### ENTRIES SUPPLIED
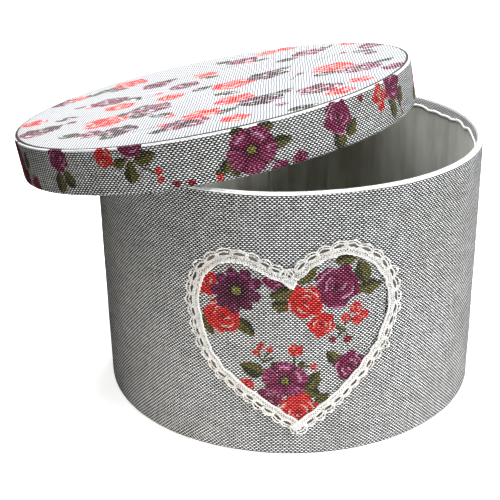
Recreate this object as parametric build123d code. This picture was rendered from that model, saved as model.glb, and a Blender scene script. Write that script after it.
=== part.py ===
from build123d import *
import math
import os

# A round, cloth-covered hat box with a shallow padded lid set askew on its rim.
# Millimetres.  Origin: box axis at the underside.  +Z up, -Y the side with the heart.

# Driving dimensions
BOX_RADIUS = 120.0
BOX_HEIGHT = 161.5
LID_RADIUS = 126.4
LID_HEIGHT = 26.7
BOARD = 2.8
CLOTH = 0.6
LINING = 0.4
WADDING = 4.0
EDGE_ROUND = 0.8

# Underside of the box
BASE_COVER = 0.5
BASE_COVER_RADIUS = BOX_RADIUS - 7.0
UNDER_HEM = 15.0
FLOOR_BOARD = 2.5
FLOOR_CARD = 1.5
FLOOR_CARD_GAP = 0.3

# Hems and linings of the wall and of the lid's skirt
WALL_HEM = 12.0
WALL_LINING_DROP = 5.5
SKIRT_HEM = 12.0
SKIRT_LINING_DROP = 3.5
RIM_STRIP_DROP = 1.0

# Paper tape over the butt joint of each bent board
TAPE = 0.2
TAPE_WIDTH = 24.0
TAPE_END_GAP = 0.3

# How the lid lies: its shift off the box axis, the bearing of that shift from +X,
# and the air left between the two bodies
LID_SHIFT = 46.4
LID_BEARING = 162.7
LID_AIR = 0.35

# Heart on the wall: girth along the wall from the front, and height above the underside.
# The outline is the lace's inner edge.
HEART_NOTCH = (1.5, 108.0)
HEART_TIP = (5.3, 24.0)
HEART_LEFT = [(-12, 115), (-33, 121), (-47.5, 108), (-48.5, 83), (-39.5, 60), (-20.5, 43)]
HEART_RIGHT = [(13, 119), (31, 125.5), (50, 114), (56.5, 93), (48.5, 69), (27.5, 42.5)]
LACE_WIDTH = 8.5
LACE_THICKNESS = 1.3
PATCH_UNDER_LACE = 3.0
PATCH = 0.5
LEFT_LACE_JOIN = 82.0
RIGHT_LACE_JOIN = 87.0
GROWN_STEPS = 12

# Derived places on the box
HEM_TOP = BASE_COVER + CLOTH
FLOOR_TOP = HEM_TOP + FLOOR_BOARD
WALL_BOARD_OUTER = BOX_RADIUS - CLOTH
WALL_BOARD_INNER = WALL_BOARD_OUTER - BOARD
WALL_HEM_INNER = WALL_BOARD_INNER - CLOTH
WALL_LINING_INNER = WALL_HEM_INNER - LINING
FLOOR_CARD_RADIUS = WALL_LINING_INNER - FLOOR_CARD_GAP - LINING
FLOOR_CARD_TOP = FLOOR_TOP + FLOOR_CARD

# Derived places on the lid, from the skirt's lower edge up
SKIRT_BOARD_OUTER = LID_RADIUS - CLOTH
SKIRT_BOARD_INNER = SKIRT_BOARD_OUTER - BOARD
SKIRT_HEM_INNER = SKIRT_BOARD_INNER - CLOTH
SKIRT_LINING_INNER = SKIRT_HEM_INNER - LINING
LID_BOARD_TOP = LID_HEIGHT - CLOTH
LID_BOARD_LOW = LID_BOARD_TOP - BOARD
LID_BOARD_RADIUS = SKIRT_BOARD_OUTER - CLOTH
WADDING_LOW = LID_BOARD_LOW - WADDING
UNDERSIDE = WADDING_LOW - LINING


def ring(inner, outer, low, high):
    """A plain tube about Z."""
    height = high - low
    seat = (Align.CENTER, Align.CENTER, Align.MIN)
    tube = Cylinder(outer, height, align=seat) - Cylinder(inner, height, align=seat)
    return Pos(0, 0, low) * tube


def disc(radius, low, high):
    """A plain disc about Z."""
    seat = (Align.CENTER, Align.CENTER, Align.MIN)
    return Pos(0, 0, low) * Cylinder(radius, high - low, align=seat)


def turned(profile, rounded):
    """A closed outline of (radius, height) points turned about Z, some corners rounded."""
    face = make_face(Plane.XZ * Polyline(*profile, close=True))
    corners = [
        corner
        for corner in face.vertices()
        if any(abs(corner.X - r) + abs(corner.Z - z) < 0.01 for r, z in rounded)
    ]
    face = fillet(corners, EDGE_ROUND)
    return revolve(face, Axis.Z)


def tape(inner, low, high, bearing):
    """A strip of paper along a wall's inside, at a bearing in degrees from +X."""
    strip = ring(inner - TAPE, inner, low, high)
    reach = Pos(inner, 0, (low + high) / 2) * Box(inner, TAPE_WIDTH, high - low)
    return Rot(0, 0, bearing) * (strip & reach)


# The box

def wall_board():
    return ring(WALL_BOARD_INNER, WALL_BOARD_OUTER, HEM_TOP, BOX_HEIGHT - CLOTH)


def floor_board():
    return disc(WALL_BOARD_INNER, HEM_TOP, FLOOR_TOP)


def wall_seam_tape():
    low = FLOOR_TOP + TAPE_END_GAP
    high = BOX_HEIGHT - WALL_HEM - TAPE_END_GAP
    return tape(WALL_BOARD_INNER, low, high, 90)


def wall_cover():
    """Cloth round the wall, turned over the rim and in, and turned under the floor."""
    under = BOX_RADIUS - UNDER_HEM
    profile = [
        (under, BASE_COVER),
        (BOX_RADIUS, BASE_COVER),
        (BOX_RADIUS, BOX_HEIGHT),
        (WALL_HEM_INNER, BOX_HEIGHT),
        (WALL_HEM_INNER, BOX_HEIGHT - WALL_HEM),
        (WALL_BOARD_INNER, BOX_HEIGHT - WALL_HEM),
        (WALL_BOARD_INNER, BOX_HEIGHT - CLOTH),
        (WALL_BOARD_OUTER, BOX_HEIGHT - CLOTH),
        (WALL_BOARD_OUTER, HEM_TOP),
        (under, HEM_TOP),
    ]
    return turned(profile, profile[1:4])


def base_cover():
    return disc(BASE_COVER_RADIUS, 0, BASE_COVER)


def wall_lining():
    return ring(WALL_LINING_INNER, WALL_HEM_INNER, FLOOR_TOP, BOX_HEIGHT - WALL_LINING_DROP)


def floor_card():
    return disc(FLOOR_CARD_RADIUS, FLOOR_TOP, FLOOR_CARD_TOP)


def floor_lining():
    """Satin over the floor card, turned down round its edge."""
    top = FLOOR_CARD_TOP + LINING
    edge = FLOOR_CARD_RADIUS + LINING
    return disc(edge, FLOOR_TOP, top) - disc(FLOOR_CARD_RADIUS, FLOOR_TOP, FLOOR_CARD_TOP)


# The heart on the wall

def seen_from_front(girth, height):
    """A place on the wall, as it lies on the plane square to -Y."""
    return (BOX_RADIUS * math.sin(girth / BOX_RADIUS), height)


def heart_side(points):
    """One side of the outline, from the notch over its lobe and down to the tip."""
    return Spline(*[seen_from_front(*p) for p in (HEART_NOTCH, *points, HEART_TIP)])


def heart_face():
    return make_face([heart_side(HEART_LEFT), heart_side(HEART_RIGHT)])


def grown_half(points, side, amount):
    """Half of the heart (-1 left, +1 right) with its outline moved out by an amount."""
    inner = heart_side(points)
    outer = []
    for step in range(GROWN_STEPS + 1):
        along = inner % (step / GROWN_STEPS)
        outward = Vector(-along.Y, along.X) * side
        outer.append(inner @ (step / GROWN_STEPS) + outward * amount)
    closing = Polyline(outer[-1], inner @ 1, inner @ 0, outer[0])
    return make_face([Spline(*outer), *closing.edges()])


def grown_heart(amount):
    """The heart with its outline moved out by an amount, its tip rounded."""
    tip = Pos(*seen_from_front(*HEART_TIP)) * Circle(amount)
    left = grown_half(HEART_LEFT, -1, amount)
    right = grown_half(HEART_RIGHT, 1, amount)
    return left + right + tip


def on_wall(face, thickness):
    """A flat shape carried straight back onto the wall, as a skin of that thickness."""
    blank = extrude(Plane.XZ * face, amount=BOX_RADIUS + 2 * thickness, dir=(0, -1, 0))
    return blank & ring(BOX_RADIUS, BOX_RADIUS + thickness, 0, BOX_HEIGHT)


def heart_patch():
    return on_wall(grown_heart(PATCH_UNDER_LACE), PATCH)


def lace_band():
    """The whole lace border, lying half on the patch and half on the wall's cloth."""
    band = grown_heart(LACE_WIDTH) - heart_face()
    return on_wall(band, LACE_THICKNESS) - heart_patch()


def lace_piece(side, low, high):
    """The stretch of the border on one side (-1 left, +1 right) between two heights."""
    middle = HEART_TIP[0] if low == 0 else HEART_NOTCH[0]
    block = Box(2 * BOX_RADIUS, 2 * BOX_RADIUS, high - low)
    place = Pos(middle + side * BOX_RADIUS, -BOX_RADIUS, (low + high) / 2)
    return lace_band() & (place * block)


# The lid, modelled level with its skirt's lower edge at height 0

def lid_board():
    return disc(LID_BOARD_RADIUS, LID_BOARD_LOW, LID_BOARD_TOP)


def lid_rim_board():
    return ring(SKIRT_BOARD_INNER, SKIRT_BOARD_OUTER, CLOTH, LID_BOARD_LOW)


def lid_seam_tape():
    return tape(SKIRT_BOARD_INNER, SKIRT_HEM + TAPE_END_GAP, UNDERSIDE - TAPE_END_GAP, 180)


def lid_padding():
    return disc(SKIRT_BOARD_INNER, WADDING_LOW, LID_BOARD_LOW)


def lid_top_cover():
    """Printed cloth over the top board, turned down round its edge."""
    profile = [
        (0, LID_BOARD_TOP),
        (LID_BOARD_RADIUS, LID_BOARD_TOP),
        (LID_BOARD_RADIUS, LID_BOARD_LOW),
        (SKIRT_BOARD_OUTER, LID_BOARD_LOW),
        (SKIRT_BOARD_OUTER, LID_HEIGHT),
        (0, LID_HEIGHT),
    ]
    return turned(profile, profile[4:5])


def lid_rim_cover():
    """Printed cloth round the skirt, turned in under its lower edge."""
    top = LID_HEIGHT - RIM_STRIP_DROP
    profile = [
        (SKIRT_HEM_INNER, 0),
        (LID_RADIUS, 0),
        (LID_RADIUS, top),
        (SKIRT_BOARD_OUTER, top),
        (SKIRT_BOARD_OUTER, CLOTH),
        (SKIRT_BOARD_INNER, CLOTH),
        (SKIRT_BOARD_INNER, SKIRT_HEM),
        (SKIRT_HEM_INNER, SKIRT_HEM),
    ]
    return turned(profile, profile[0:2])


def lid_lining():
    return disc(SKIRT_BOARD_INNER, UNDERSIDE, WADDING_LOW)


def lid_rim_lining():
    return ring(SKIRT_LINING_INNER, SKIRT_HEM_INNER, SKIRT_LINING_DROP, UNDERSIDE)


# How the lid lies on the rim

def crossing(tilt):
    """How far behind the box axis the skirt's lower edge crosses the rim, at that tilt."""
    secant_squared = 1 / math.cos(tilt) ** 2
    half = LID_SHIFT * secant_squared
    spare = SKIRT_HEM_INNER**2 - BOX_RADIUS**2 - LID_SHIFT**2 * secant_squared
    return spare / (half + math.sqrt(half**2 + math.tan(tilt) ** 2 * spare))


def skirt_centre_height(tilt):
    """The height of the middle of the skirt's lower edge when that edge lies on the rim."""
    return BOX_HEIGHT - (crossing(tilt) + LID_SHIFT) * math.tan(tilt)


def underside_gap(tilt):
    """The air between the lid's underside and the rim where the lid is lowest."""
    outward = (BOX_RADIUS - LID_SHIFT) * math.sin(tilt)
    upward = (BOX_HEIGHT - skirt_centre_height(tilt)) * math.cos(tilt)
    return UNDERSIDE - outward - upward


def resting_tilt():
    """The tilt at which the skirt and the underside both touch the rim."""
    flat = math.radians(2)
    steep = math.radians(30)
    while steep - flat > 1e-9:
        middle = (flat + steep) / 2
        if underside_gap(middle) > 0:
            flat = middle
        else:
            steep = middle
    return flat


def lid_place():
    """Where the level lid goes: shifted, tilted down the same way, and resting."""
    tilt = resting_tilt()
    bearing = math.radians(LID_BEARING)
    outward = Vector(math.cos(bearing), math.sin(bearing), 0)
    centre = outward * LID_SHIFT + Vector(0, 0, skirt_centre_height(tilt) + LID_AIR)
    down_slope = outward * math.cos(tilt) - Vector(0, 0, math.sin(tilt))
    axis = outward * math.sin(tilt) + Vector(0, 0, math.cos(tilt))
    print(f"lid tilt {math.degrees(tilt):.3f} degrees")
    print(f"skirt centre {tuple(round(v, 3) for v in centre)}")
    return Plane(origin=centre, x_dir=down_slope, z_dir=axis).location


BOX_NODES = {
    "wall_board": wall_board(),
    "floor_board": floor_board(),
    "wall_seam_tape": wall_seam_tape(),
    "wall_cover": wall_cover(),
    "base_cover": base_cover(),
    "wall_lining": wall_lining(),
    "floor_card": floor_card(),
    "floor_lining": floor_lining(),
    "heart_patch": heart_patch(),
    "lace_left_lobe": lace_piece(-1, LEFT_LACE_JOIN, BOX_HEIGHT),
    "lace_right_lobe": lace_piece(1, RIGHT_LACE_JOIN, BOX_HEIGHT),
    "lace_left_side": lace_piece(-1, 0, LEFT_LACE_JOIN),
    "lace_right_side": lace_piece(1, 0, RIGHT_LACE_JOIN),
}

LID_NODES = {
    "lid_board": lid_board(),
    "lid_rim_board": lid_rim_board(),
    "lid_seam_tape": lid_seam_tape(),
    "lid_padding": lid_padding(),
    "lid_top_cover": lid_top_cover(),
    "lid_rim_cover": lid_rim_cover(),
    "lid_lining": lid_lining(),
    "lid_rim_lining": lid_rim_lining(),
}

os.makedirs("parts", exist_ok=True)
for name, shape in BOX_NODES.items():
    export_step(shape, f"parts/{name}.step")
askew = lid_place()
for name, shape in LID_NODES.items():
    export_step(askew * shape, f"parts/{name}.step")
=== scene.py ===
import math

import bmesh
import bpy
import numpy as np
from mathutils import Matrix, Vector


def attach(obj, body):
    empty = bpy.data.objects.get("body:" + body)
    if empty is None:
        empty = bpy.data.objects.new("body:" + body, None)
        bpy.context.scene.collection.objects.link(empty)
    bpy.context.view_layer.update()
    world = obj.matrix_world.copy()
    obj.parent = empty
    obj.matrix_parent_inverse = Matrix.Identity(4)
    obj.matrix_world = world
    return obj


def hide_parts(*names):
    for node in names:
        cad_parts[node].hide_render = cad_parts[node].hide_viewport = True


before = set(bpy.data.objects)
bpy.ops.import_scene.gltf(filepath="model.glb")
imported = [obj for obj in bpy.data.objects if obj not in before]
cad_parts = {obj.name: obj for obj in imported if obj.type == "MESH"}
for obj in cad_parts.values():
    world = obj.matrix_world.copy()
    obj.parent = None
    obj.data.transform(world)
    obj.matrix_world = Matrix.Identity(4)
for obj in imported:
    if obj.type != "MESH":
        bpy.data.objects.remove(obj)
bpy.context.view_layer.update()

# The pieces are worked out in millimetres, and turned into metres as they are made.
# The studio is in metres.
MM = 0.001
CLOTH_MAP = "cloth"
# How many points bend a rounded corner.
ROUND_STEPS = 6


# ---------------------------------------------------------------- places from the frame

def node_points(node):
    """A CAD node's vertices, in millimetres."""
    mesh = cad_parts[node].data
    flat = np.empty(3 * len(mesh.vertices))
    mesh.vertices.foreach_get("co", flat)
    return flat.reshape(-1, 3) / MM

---

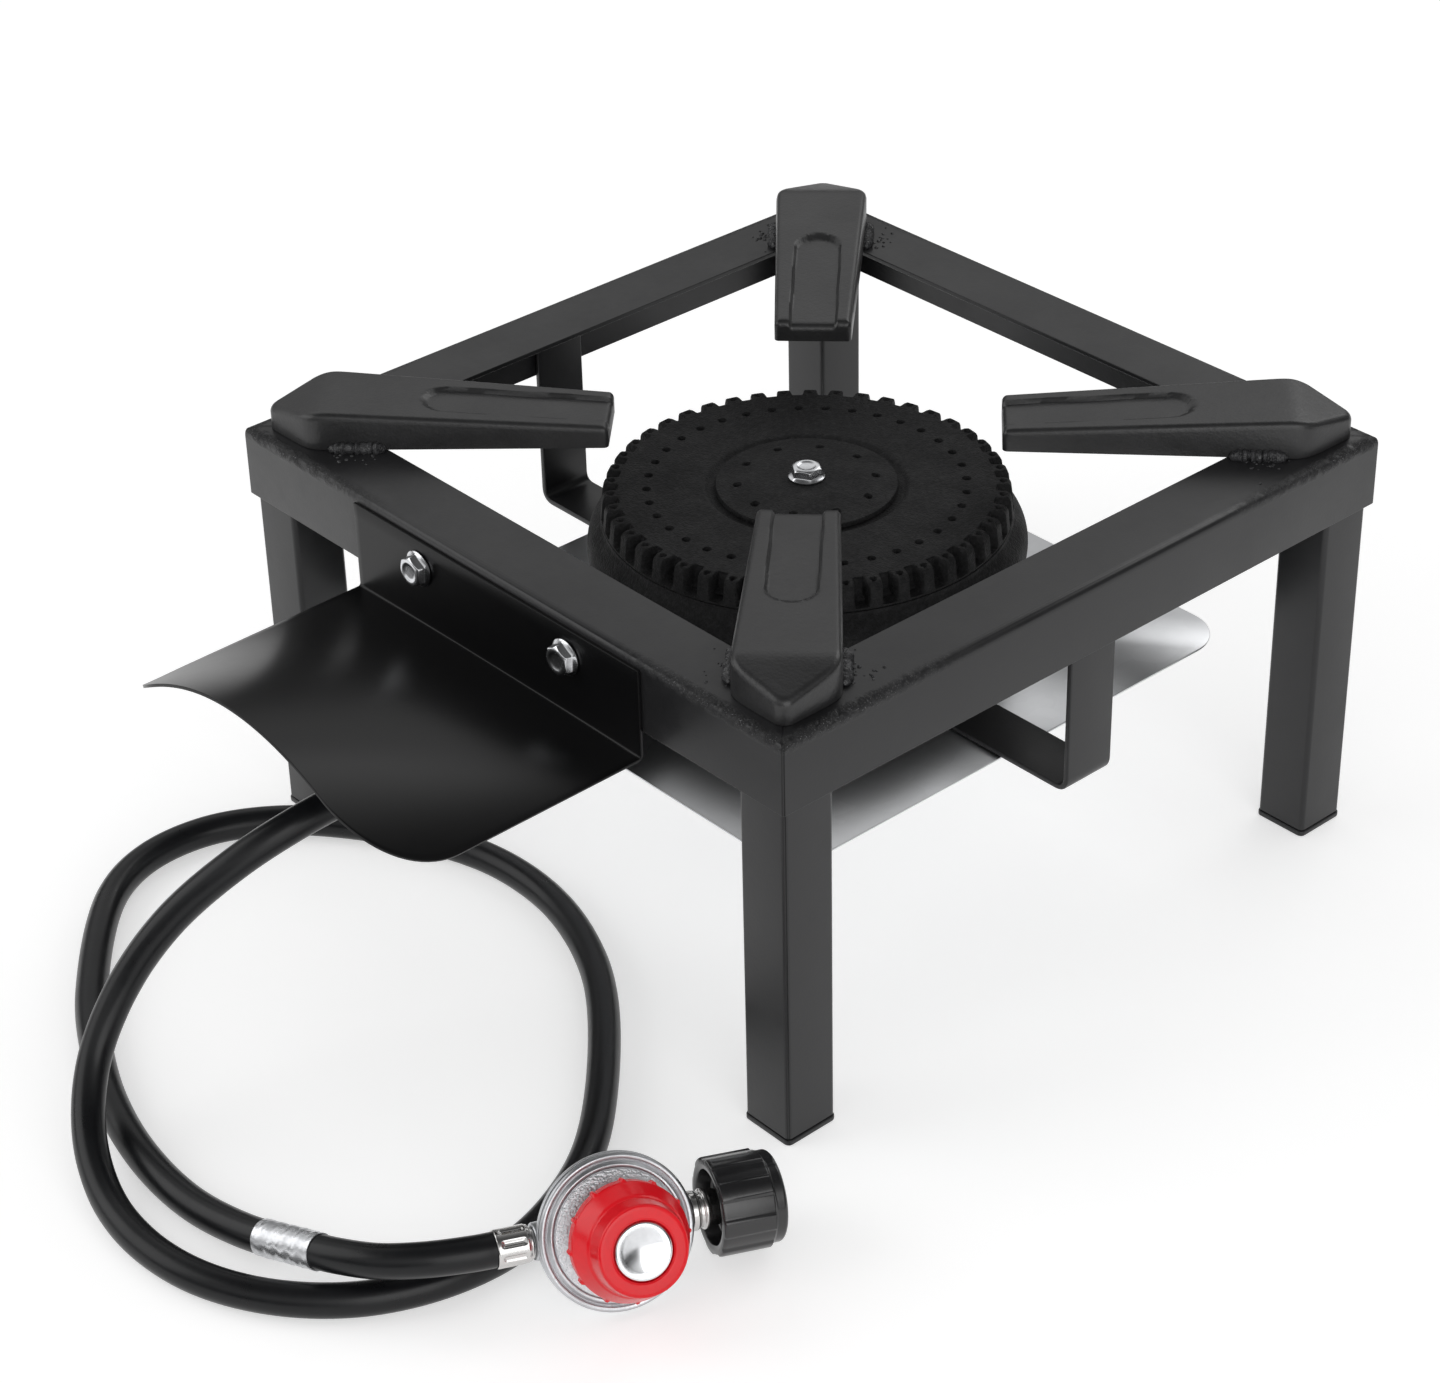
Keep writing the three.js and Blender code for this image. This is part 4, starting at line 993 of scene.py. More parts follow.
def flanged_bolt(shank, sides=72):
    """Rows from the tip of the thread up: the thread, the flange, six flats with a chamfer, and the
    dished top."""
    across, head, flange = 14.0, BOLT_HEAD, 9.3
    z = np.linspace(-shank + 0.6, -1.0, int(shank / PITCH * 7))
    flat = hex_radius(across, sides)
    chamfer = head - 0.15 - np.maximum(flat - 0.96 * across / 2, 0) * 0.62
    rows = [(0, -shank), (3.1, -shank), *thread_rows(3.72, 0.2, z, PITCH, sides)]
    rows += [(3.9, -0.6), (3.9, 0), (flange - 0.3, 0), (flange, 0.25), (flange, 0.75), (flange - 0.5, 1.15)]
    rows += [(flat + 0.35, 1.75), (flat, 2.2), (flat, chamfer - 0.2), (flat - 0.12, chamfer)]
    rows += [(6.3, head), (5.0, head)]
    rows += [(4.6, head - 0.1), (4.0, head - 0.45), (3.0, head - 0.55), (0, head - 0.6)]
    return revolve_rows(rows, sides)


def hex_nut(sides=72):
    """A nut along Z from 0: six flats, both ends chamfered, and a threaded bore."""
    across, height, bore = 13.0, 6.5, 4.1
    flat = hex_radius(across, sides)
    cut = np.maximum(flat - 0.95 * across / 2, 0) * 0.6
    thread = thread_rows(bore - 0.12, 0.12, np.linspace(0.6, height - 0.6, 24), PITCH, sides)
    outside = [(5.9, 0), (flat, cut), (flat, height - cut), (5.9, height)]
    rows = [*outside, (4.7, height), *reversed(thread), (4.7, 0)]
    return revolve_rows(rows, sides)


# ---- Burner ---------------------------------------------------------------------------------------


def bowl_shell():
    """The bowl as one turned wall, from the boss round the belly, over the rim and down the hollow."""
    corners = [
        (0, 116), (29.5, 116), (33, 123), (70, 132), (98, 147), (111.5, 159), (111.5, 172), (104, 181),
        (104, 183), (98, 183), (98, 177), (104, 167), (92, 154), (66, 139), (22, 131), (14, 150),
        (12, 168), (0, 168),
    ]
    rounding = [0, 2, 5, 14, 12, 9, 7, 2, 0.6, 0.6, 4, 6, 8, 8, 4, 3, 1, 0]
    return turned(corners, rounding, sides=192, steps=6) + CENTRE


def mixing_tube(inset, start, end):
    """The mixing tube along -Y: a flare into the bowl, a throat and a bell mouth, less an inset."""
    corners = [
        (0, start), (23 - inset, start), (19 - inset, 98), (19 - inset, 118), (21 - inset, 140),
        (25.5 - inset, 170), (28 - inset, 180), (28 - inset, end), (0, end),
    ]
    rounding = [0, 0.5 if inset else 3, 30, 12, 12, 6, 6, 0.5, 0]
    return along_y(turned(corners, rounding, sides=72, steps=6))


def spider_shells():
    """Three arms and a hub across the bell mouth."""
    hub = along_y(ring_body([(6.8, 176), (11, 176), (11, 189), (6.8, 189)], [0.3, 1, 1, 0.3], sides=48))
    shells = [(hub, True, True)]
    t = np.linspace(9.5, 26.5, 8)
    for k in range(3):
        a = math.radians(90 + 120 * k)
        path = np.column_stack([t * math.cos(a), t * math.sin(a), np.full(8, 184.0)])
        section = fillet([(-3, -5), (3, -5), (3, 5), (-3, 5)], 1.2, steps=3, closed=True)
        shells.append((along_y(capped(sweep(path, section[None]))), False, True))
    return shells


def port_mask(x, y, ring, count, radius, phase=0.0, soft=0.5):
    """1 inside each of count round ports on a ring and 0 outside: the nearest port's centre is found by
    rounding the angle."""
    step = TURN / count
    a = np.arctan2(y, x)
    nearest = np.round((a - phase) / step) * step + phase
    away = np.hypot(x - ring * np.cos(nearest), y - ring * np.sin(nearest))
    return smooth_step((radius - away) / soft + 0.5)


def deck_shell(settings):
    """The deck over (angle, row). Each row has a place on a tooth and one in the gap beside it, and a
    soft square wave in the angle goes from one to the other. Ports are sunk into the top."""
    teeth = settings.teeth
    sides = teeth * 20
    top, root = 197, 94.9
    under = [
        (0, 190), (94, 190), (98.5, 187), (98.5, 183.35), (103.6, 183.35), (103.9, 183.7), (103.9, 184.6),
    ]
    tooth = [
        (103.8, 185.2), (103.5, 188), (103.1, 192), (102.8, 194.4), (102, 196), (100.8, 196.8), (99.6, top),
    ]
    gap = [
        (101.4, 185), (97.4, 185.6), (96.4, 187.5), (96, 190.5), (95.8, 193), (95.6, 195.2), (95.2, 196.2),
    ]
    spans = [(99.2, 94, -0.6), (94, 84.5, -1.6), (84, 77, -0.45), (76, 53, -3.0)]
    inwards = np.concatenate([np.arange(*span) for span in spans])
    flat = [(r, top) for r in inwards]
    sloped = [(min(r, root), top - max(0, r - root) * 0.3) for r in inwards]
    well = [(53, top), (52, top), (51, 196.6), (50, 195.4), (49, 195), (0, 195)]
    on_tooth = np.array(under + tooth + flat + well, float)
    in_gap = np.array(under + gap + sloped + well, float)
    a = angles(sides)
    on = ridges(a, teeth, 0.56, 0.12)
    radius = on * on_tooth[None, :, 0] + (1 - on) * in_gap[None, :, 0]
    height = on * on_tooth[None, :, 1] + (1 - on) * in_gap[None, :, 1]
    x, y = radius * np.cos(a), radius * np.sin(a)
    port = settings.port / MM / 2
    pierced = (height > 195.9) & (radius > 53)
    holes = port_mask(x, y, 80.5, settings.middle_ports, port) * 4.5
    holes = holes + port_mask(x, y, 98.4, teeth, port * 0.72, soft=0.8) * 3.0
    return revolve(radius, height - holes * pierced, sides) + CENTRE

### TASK
Exactly and exclusively, reproduce the lines that start at the line containing "Recreate this object" and end at the line containing "LID_AIR = 0.35", inclusive of both.

### EXERCISE RESULT
Recreate this object as parametric build123d code. This picture was rendered from that model, saved as model.glb, and a Blender scene script. Write that script after it.
=== part.py ===
from build123d import *
import math
import os

# A round, cloth-covered hat box with a shallow padded lid set askew on its rim.
# Millimetres.  Origin: box axis at the underside.  +Z up, -Y the side with the heart.

# Driving dimensions
BOX_RADIUS = 120.0
BOX_HEIGHT = 161.5
LID_RADIUS = 126.4
LID_HEIGHT = 26.7
BOARD = 2.8
CLOTH = 0.6
LINING = 0.4
WADDING = 4.0
EDGE_ROUND = 0.8

# Underside of the box
BASE_COVER = 0.5
BASE_COVER_RADIUS = BOX_RADIUS - 7.0
UNDER_HEM = 15.0
FLOOR_BOARD = 2.5
FLOOR_CARD = 1.5
FLOOR_CARD_GAP = 0.3

# Hems and linings of the wall and of the lid's skirt
WALL_HEM = 12.0
WALL_LINING_DROP = 5.5
SKIRT_HEM = 12.0
SKIRT_LINING_DROP = 3.5
RIM_STRIP_DROP = 1.0

# Paper tape over the butt joint of each bent board
TAPE = 0.2
TAPE_WIDTH = 24.0
TAPE_END_GAP = 0.3

# How the lid lies: its shift off the box axis, the bearing of that shift from +X,
# and the air left between the two bodies
LID_SHIFT = 46.4
LID_BEARING = 162.7
LID_AIR = 0.35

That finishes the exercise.